Photo by Matthew Dimas / Styling by Julia Lea

Pumpkin is no longer just a fruit, but an ethos that borders on obsession. Many people are less enamored by the actual flavor of pumpkin than what it represents: changing leaves, crisp air, chilly temps. We love autumn because it makes us just cold enough to where the act of warming up is enjoyable. It’s few short months where we can cozy up in front of a warm, flickering fire with hot mugs of spiced cider.

Pumpkin pie is more than merely “some pie.” Pumpkin pie is the edible embodiment of our autumnal spiritual needs baked into a buttery crust. Aspiring to make a good pie is to aiming too low. This pie needs to be bigger than dessert, bigger than Thanksgiving, bigger than all the colorful leaves and mittens and seasonal lattes in the world. It’s not just the centerpiece of the table, but centerpiece of the entire season. Eating a slice of pumpkin pie is bending the knee at the Altar of Fall.

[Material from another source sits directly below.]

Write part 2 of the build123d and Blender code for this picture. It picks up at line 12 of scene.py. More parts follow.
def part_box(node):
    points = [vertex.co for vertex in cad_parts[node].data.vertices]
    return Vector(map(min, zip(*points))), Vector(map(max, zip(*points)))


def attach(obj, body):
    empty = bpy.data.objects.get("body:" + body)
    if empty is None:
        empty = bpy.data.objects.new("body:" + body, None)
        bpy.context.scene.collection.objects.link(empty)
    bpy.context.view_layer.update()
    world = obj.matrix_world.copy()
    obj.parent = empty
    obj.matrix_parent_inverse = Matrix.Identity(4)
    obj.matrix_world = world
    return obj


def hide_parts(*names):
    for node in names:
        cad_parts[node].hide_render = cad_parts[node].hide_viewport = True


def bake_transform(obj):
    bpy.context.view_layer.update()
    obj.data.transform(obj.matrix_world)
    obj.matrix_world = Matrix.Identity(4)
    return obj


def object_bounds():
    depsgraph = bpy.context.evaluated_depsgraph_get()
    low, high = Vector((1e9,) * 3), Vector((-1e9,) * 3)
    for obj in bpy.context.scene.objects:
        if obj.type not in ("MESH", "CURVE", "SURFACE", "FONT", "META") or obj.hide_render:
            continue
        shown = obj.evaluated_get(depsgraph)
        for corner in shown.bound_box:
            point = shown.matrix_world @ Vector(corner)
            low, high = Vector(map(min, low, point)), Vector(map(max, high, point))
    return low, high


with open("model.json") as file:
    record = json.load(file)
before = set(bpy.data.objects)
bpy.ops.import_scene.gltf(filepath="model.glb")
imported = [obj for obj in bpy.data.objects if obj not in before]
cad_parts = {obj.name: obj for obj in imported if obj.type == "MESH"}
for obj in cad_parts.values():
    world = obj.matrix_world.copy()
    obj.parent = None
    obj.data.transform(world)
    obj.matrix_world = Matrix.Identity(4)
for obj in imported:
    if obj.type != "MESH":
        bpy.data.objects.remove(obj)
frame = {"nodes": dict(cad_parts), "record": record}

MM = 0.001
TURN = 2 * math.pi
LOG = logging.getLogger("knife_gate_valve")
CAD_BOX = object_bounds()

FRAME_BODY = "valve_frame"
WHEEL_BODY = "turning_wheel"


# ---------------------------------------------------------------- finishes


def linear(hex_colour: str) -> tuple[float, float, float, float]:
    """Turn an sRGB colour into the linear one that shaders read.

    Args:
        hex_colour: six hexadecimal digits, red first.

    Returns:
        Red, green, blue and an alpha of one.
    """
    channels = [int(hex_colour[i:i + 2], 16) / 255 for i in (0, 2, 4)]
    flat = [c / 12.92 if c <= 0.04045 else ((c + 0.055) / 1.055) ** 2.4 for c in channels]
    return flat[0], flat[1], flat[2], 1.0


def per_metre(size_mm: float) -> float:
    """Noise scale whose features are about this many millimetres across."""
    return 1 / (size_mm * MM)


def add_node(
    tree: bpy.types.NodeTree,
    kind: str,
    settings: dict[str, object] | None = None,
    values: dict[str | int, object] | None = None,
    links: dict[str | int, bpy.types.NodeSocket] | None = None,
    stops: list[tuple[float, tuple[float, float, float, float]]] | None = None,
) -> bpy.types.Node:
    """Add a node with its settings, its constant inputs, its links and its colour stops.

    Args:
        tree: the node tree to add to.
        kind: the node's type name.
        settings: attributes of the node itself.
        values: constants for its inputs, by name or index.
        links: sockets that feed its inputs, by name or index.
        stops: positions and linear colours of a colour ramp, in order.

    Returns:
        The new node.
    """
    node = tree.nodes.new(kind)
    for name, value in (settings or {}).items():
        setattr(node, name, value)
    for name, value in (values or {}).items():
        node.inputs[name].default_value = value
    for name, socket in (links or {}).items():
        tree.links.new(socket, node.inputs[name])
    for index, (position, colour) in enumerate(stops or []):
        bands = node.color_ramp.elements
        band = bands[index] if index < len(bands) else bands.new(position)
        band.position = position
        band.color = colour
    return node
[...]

To create this recipe, deep meditation was needed. It was not just the usual soul searching that’s needed whenever you craft a pie (pie is very serious), but it required to light that fire within to truly feel the essence of the season in mind, body and spirit. And, where there’s fire, there’s smoke.

A good whiskey has many characteristics ideal for this pie. Its flavor, from being aged in charred wood barrels, gives you the full “cuddling up next to the fire” experience in liquid form.

Pear Bundt Cake

The fall fun doesn’t stop with the whiskey. Any pumpkin pie needs to be sweetened, and if you’re not sweetening it with maple syrup, then I don’t know what’s wrong with you. This is an obvious pairing, just like peanut butter and jelly.

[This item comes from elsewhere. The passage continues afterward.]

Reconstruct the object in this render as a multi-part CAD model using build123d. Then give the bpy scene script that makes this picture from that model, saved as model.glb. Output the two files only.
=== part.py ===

Pick up the darkest maple syrup you can find, which may be labeled B or C grade, depending on its point of origin. It’s the syrup harvested at the end of the season, whose maple flavor is so strong that it’s commonly deemed as “too much” for pancakes. In a pie with pumpkin and whiskey, though, it’s perfect.

Once these ingredients are whisked together, we bring in our secret ingredient: liquid smoke. Be careful, this stuff is highly concentrated. A single drop can add intense flavor, so add the tiniest increments possible and taste as you go (it’s safe to do this). You won’t need much. If you worry about your judgment, feel free to skip the liquid smoke all together. It’s only there for a little je nais sais quoi.

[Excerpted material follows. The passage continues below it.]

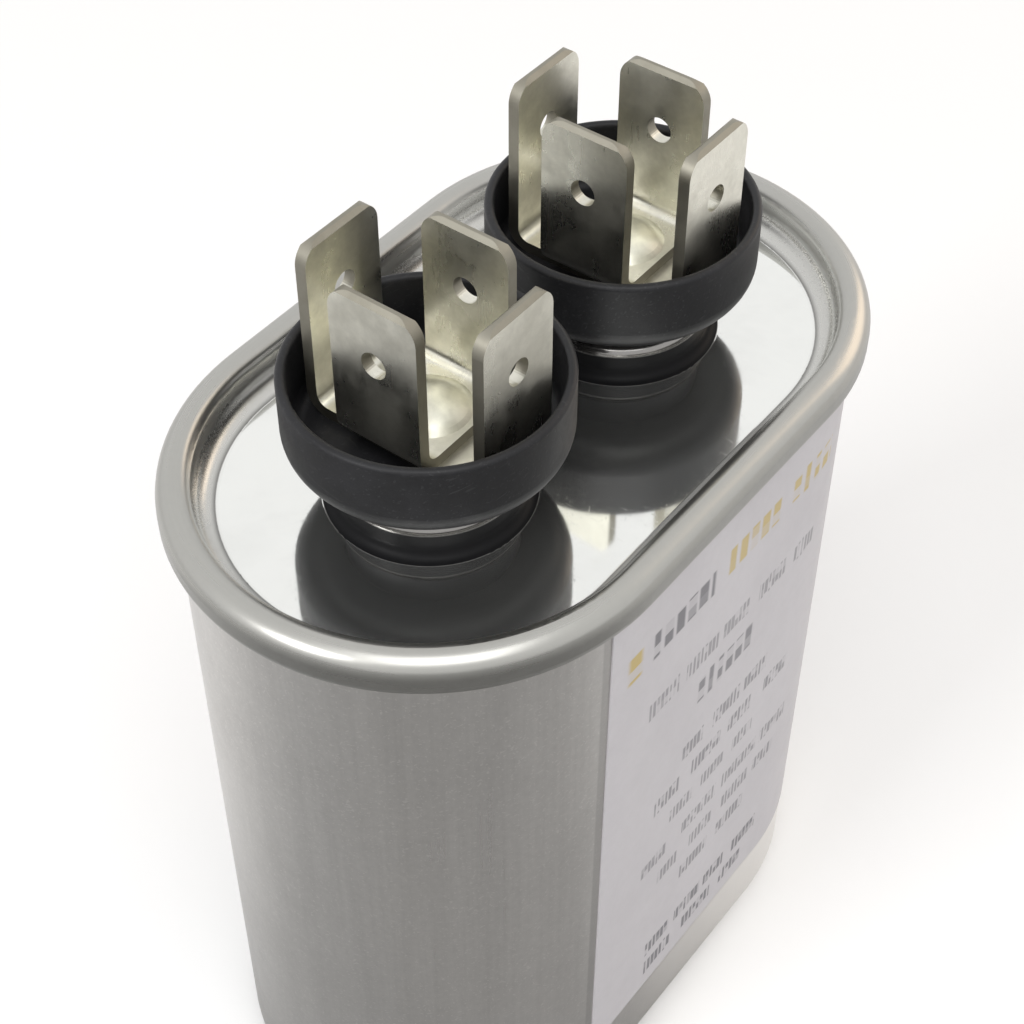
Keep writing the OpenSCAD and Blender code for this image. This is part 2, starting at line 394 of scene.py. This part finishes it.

Once baked, let the pie chill in the refrigerator for a day or two, as it will improve with age. You can serve with plain whipped cream if you have company, but ideally, you’re eating this all on your own, tucked under a fleece blanket.

Allison Robicelli and her husband Matt developed this recipe and are the chefs behind the wildly popular Robicelli’s Bakery, as well as co-authors of Robicelli’s, A Love Story, with Cupcakes.

Crust Ingredients
  • 1 stick cold butter
  • 1⅓ cup flour
  • 1 teaspoon sugar
  • ¼ teaspoon salt
  • 2–4 tablespoons ice water
  • 1 egg white, well beaten with 1 teaspoon water
Crust Directions

Cut cold butter into flour, sugar, and salt using food processor or pastry cutter until it resembles small pebbles. Add ice water 1 tablespoon at a time, until dough just comes together. Place on large sheet of plastic wrap. Gather edges to make satchel, and squeeze so dough comes together in ball (if it doesn’t, add a bit more water). Flatten plastic-wrapped dough into a 1-inch thick disc. Refrigerate at least 1 hour.

Place dough on well-floured board. Let sit for 10 minutes. Roll to ¼-inch thick, and line dough into pie pan. Roll up edges to make decorative rimmed crust, then dock bottom and sides with fork. Freeze until solid. (Well wrapped, frozen shell will keep 3 months.)

Heat oven to 375°F. Place baking sheet into oven to warm. Line frozen pie shell with foil, and fill with rice, sugar, or pie weights. Place on baking sheet, and bake for 20 minutes. Remove foil and weights. Using pastry brush, glaze pie crust with egg wash. Bake additional 5 minutes. Remove pie shell and baking sheet from oven. Set crust aside, and reduce oven to 350°F.

Filling Ingredients
  • 4 egg yolks
  • 1 egg
  • 1 cup light brown sugar
  • 2 tablespoons cornstarch
  • 2 teaspoons pumpkin pie spice
  • ⅛ teaspoon salt
  • 2 cups canned pumpkin
  • 1 can sweetened condensed milk
  • 3 tablespoons whiskey
  • ⅓ cup dark maple syrup
  • ½ cup heavy cream
  • ½ teaspoon vanilla
  • ⅛ teaspoon (or less) of liquid smoke (optional)
Filling Directions

In bowl, whisk yolks and egg with sugar, cornstarch, pumpkin pie spice and salt until solidly mixed. Add pumpkin, sweetened condensed milk, whiskey, syrup, heavy cream and vanilla, and whisk until smooth. Place drop of liquid smoke onto spoon, and add to custard. Mix and taste for flavor. Add another drop, if desired.

Pour custard into pie shell Place pie onto baking sheet, and place in center of oven. Bake 45–50 minutes, or until pie is mostly set but looks slightly jiggly in center. Let cool, and refrigerate overnight. Serve at room temperature. Serves 6–8

Pair It

Cossart Gordon 2008 Colheita Single Harvest Bual (Madeira); $34, 94 points. Though made on a Portuguese island, Madeira has a long, sweet history in the U.S. It was the toast of choice after the signing of the the Declaration of Independence, and is a worthy accompaniment to any occasion, whether a historic moment or a holiday gathering. Rich toffee notes are contrasted by refreshing acidity, getting you ready for that next bite of pumpkin pie.